> **Exercise**: Gather every line holding the string "True".

> **Material**:
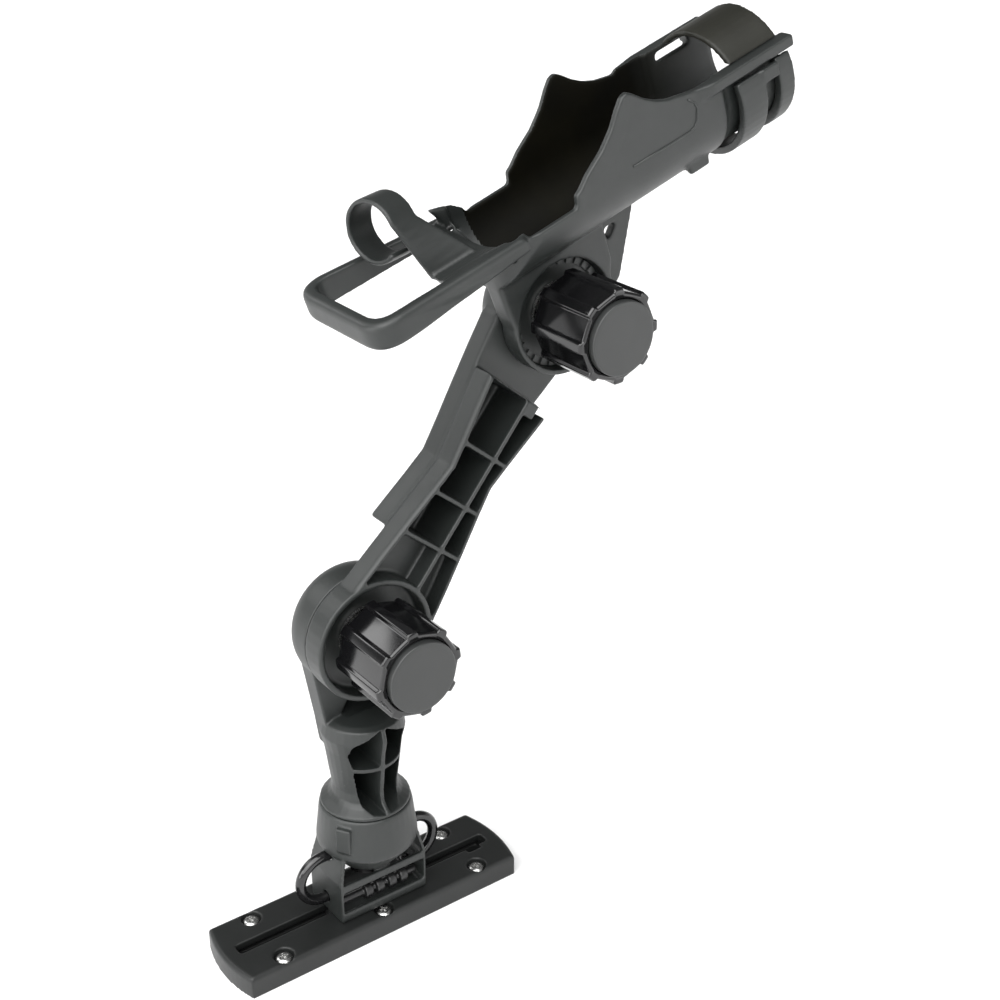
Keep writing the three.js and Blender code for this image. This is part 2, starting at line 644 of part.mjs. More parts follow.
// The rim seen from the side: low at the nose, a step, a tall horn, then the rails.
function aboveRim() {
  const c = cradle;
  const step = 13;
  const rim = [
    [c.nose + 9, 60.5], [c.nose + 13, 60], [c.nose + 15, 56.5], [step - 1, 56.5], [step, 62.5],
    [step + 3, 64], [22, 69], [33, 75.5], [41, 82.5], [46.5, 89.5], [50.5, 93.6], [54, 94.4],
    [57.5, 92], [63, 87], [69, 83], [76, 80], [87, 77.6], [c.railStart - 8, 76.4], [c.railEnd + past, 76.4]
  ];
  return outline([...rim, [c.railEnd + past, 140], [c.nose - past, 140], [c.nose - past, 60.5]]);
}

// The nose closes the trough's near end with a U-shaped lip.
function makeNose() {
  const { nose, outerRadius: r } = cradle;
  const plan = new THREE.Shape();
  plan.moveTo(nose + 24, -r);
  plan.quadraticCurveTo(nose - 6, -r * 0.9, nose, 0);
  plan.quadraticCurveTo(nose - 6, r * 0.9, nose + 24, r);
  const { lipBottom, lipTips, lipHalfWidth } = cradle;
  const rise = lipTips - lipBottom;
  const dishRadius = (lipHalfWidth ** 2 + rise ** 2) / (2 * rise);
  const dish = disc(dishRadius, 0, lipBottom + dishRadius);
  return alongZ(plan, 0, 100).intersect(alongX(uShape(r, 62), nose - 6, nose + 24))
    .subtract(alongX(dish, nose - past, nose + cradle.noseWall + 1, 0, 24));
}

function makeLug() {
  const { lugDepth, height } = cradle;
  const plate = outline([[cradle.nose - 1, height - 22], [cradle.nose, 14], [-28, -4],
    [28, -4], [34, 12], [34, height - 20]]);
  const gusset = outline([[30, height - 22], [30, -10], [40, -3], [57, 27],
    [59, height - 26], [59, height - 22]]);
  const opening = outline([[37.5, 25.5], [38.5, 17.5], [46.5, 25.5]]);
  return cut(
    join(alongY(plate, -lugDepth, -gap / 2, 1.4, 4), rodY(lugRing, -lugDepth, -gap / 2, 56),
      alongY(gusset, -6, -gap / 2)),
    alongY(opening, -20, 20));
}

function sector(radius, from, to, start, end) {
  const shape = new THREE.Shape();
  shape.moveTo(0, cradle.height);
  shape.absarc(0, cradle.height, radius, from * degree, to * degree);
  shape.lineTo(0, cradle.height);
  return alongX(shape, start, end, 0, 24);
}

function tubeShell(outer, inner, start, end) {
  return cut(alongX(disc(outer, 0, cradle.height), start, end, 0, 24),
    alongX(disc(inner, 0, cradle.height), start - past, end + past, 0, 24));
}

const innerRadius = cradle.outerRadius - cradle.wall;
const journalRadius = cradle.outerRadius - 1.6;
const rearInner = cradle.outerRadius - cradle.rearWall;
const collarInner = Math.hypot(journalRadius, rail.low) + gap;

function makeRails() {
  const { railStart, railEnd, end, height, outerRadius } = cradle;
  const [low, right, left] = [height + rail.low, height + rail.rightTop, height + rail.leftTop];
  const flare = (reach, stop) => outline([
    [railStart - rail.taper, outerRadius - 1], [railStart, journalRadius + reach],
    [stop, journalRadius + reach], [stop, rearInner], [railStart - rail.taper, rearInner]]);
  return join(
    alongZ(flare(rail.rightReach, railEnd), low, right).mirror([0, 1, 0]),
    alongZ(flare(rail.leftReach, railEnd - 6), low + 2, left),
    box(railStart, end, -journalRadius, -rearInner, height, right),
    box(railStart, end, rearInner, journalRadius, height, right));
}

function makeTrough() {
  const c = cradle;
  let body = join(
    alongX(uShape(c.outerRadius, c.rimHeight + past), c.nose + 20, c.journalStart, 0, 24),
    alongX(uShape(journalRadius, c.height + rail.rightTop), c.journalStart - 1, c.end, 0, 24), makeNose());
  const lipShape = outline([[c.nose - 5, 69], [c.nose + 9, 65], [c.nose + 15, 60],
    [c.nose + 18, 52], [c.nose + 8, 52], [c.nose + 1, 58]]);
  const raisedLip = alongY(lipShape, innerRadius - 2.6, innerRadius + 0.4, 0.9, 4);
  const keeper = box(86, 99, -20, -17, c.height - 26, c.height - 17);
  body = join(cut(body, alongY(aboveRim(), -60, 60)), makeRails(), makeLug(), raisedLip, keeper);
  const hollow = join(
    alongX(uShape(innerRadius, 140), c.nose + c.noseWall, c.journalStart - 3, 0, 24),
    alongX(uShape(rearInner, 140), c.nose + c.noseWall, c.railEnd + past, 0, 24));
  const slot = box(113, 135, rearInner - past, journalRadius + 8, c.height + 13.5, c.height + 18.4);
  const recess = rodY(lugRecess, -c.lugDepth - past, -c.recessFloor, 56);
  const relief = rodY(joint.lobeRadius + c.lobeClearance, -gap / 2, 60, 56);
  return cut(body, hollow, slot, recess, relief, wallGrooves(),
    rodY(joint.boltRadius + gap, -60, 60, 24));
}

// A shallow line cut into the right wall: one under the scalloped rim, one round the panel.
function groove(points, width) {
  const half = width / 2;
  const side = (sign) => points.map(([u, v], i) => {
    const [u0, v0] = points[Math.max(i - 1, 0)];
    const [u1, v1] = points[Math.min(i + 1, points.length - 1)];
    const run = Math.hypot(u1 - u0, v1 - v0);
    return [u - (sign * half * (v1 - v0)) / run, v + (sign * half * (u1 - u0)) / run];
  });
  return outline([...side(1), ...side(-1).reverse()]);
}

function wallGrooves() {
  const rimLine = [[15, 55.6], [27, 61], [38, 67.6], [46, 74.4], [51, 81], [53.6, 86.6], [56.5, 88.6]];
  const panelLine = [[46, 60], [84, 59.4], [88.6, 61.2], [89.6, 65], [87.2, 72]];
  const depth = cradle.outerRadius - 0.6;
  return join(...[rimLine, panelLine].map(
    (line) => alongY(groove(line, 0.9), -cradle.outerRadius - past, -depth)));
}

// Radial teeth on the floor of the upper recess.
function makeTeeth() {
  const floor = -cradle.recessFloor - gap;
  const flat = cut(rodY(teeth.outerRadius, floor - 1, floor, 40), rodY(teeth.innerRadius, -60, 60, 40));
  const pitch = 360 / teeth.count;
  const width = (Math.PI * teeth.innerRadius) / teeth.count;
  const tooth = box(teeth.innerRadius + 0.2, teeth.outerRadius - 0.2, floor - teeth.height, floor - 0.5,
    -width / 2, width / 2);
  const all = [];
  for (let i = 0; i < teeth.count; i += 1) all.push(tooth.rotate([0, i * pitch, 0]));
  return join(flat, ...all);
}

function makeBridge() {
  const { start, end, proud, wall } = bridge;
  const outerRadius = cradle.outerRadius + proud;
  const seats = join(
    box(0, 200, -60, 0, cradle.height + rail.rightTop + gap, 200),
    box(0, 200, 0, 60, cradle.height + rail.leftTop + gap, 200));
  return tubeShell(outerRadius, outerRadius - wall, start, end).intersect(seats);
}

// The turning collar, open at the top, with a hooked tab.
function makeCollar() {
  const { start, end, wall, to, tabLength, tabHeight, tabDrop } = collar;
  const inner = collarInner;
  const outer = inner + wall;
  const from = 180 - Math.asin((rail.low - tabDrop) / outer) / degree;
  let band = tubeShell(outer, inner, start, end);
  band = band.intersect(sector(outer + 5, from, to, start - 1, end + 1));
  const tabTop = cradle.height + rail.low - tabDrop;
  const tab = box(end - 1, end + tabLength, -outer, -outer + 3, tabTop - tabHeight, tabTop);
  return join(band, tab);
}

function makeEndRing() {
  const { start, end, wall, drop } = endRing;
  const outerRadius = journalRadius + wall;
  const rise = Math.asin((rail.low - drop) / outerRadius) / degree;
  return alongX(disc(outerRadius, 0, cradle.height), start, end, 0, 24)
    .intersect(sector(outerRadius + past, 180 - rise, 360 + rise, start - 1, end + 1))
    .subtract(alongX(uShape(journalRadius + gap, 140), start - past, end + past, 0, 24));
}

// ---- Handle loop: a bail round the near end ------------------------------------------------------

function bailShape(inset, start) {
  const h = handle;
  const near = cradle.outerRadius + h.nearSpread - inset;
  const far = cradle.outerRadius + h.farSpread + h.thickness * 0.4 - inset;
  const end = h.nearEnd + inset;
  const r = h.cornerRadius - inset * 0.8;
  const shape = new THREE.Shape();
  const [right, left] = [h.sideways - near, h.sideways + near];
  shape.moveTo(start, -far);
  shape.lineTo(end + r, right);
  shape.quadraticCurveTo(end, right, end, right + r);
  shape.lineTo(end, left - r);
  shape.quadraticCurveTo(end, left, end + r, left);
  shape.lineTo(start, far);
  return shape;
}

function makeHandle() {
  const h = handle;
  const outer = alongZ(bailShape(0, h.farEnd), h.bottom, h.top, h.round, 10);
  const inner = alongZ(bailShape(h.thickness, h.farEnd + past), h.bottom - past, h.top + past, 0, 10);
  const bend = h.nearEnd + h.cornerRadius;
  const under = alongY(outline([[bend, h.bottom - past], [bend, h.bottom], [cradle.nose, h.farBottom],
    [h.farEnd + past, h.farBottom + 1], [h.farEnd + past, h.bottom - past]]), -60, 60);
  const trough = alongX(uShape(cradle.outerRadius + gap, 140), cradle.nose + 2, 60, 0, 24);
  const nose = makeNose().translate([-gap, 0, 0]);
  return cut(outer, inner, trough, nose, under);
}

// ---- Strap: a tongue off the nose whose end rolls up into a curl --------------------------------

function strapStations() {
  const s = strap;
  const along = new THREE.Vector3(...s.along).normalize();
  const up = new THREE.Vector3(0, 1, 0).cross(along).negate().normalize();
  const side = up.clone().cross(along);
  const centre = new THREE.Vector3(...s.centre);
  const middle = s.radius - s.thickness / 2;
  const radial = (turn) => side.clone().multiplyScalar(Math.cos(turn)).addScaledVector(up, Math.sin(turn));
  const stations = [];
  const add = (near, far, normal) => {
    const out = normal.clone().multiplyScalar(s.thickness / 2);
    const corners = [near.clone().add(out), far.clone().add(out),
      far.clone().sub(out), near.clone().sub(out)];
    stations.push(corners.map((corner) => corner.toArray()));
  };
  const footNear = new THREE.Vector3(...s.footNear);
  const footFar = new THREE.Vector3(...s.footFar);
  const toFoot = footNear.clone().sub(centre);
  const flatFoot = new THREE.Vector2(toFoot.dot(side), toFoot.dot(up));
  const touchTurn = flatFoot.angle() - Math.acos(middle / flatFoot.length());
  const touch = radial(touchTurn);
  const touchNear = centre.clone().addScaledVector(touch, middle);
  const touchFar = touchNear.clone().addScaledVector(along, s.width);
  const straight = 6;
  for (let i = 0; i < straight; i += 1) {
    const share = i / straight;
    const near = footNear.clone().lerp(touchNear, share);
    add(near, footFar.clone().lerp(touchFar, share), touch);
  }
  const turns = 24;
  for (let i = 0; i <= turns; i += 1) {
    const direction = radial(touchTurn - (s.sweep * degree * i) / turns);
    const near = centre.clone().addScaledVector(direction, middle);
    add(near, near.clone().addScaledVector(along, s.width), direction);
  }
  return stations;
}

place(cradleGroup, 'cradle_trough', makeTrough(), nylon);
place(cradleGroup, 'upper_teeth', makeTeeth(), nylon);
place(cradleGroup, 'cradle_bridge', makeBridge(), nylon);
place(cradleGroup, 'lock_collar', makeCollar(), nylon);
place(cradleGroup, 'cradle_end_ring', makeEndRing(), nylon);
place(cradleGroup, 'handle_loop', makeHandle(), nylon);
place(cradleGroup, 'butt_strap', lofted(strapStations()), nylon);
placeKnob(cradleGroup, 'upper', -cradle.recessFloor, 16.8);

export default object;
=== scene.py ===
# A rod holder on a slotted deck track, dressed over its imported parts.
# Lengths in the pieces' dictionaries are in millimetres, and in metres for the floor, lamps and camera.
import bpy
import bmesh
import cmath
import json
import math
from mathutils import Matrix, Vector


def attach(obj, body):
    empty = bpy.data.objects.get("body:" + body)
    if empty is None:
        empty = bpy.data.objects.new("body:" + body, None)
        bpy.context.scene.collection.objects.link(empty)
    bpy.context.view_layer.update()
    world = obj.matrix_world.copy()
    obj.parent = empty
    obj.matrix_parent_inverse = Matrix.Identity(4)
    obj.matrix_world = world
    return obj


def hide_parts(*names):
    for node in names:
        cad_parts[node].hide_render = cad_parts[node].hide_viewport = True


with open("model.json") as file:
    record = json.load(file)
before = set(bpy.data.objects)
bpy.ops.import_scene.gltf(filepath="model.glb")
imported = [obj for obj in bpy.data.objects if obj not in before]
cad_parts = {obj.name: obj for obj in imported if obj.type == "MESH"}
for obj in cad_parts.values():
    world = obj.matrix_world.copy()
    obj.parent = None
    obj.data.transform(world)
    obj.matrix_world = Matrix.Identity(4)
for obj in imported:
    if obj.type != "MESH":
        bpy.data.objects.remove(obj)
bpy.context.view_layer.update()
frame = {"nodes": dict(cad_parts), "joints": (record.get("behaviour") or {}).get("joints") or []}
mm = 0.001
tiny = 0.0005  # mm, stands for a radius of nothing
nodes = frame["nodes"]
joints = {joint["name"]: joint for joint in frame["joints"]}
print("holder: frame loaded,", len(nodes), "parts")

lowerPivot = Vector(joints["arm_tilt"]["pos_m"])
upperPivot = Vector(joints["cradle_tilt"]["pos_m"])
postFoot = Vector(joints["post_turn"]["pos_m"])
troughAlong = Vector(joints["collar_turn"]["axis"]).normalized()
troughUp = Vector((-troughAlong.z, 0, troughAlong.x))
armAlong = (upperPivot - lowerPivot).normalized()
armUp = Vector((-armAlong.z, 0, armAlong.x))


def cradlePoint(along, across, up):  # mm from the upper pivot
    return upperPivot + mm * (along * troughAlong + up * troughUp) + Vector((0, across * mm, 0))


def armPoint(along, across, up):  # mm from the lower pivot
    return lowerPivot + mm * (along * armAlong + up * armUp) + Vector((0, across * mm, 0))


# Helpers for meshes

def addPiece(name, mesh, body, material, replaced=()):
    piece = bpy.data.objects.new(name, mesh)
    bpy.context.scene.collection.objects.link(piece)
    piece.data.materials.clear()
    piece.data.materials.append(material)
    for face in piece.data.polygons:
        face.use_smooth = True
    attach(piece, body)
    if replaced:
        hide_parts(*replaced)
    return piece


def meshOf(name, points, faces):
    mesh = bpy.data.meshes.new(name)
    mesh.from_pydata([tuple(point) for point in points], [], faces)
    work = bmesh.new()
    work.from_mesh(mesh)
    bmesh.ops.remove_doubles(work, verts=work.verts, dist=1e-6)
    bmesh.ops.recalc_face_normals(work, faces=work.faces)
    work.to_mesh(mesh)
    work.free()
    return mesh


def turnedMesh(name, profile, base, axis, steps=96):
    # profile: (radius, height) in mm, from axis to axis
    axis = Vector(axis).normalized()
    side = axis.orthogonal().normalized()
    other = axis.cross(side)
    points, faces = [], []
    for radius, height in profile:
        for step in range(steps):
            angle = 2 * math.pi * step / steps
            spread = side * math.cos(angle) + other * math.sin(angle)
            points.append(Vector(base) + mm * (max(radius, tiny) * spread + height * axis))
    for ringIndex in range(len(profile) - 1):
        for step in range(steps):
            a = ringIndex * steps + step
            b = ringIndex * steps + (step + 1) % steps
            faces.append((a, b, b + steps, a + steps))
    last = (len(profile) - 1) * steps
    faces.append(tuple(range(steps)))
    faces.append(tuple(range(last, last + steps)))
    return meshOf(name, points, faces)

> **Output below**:
        cad_parts[node].hide_render = cad_parts[node].hide_viewport = True
        face.use_smooth = True